May 31, 2026 · Bang AutoGlass Editorial Team

Mobile service across AZ & FL · often $0 with insurance

What Your Lease or Finance Contract Actually Says About Glass

If you're leasing or financing a Lexus CT 200h, a broken door window is more than an inconvenience. It's a contractual matter. Most drivers sign their paperwork without reading the maintenance and condition clauses closely, then discover at return time that glass damage carries real consequences. The good news is that understanding your obligations now makes the whole situation simple to manage, and addressing it early almost always works in your favor.

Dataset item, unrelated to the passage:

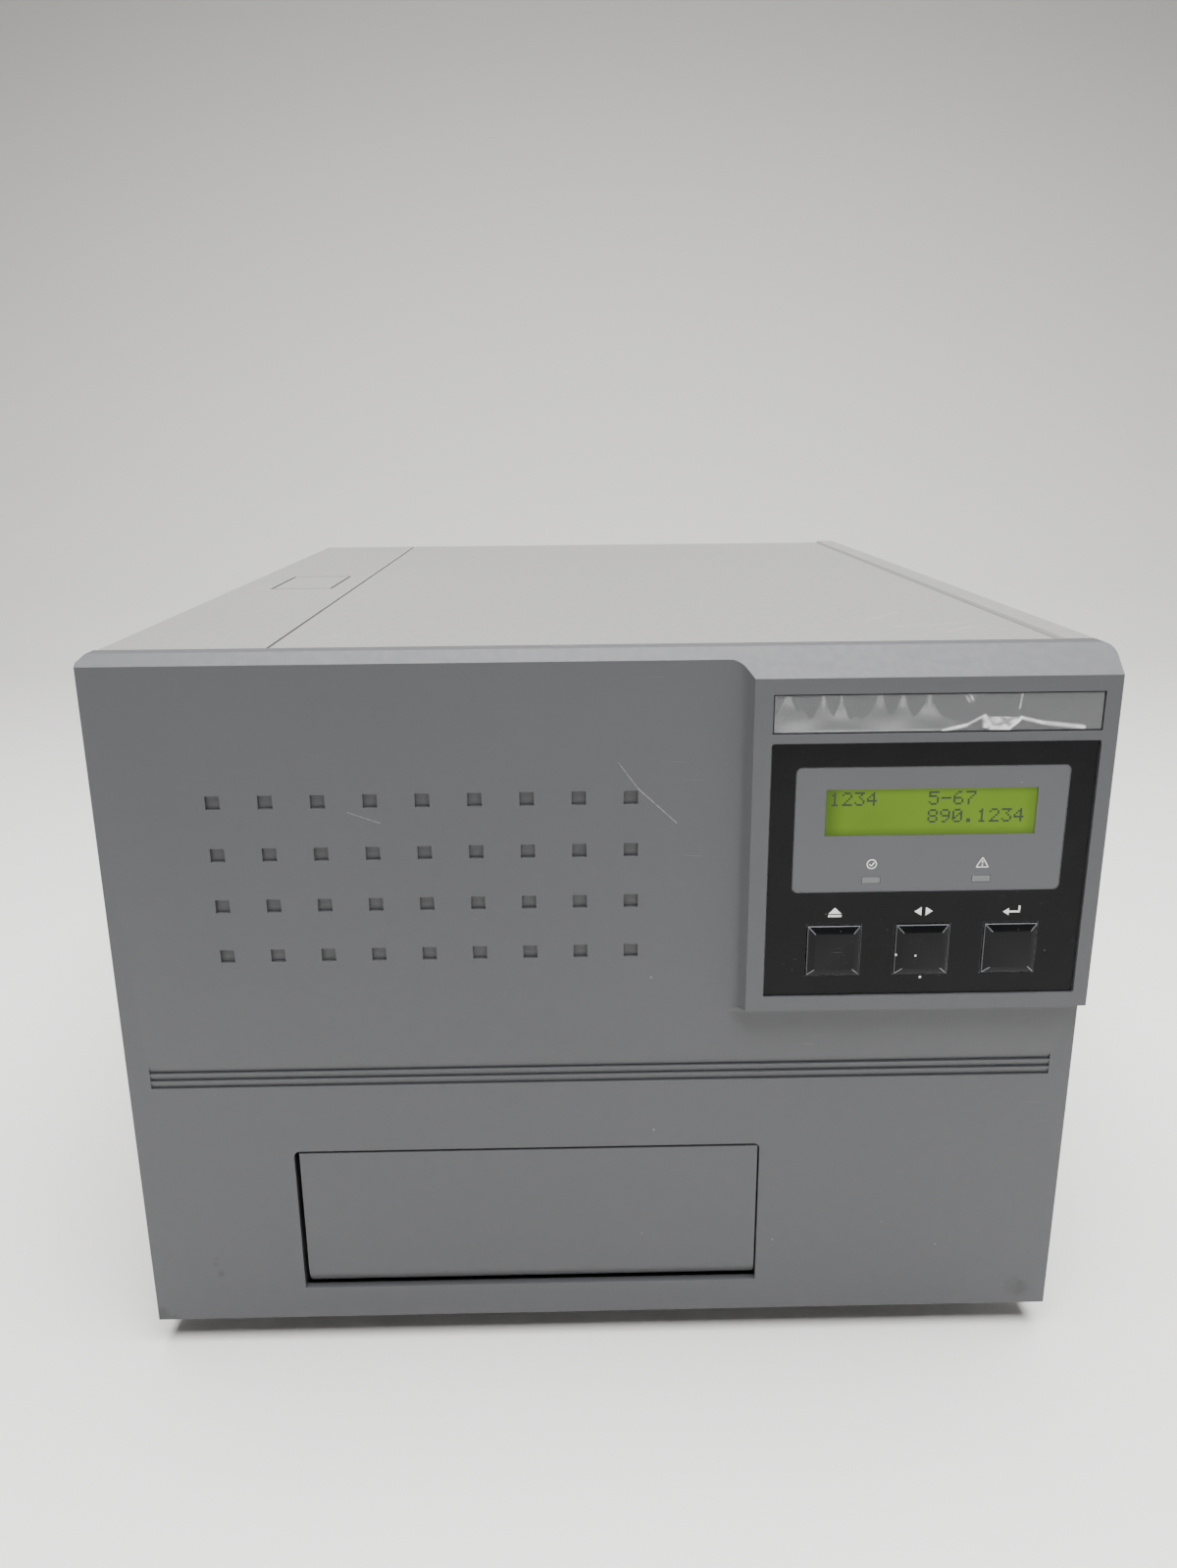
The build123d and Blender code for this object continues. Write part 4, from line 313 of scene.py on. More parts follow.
@dataclass(frozen=True)
class MouldedGrey(Finish):
    """Grained grey case plastic, with handling marks."""

    colour: Colour
    grain_mm: float = 0.45
    grain_depth_mm: float = 0.022
    roughness: float = 0.5
    # a lift of the whole colour; set for the bezel's rounded edges, it paints a highlight on them
    edge_highlight: float = 0.0
    scratches: tuple[Scratch, ...] = ()
    chips: tuple[Spot, ...] = ()
    smudges: tuple[Spot, ...] = ()
    dust: float = 0.25

    def paint(self, shader: Shader) -> None:
        """Cloudy colour, fine grain, dust, scratches, chips and smudges."""
        cloud = shader.noise(7.0, 3.0).ramp(0.25, 0.75)
        # A positive edge lift paints the colour lighter: on rounded edges it is a painted highlight over a
        # little edge wear.
        lighter = times(self.colour, 1.03 + self.edge_highlight)
        darker = times(self.colour, 0.97 + self.edge_highlight)
        colour = shader.mix(cloud, darker, lighter)
        fleck = shader.noise(1.0 / (self.grain_mm * MM), 3.0).ramp(0.35, 0.7)
        colour = shader.mix(fleck * 0.10, colour, times(self.colour, 1.5))
        specks = shader.cells(95.0).ramp(0.0, 0.045, 1.0, 0.0) * shader.noise(14.0, 2.0).ramp(0.52, 0.62)
        colour = shader.mix(specks * self.dust, colour, (0.72, 0.72, 0.70))
        hair = shader.stretched((3.0, 3.0, 60.0), (0.0, 38.0, 0.0))
        scuffs = shader.noise(26.0, 3.0, hair).ramp(0.70, 0.76) * shader.noise(8.0, 2.0).ramp(0.55, 0.68)
        colour = shader.mix(scuffs * 0.05, colour, (0.55, 0.56, 0.57))
        for mark in self.smudges:
            haze = shader.noise(240.0, 3.0).ramp(0.3, 0.65)
            mask = mark.mask(shader) * haze
            colour = shader.mix(mask * mark.strength, colour, times(self.colour, 0.35))
        marks = [(shader.stroke(s.start, s.end, s.width_mm), s.strength) for s in self.scratches]
        marks += [(c.mask(shader), c.strength) for c in self.chips]
        for mask, strength in marks:
            broken = shader.noise(900.0, 2.0).ramp(0.3, 0.6, 0.35, 1.0)
            colour = shader.mix(mask * broken * strength, colour, (0.80, 0.80, 0.78))
        height = shader.noise(1.0 / (self.grain_mm * MM), 4.0, rough=0.6)
        roughness = shader.noise(420.0, 3.0).ramp(0.3, 0.7, self.roughness - 0.03, self.roughness + 0.03)
        shader.set(Base_Color=colour, Roughness=roughness, IOR=1.46)
        shader.set(Normal=shader.bump(height, self.grain_depth_mm))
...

The CT 200h is a premium hybrid hatchback, and its door glass is part of a carefully engineered system. The side windows ride in precise tracks, seal against weatherstripping that controls cabin noise and water intrusion, and on many trims interact with features that buyers paid extra for. When that glass is compromised, your lease or finance company views it as a deviation from the vehicle's expected condition, and that's where contract language comes into play.

Two Different Relationships, Two Different Stakes

A lease and a finance contract treat damage differently, even though both involve a lender who holds an interest in the vehicle.

With a lease, you're effectively borrowing the car for a fixed term and returning it. The leasing company expects to receive the vehicle back in a condition that protects its resale value. Nearly every lease agreement includes language requiring you to maintain the vehicle and return it free of damage beyond normal wear. Broken, cracked, or improperly replaced door glass falls squarely into the category they care about.

With a financed vehicle, you own the car, but the lender holds a lien until the loan is satisfied. You're generally required to keep the vehicle insured and in good repair so the collateral retains its value. While you won't face an end-of-lease inspection, an unrepaired or poorly repaired door window can hurt you at trade-in, payoff, or resale, and a sloppy patch job can lead to water damage that compounds the loss.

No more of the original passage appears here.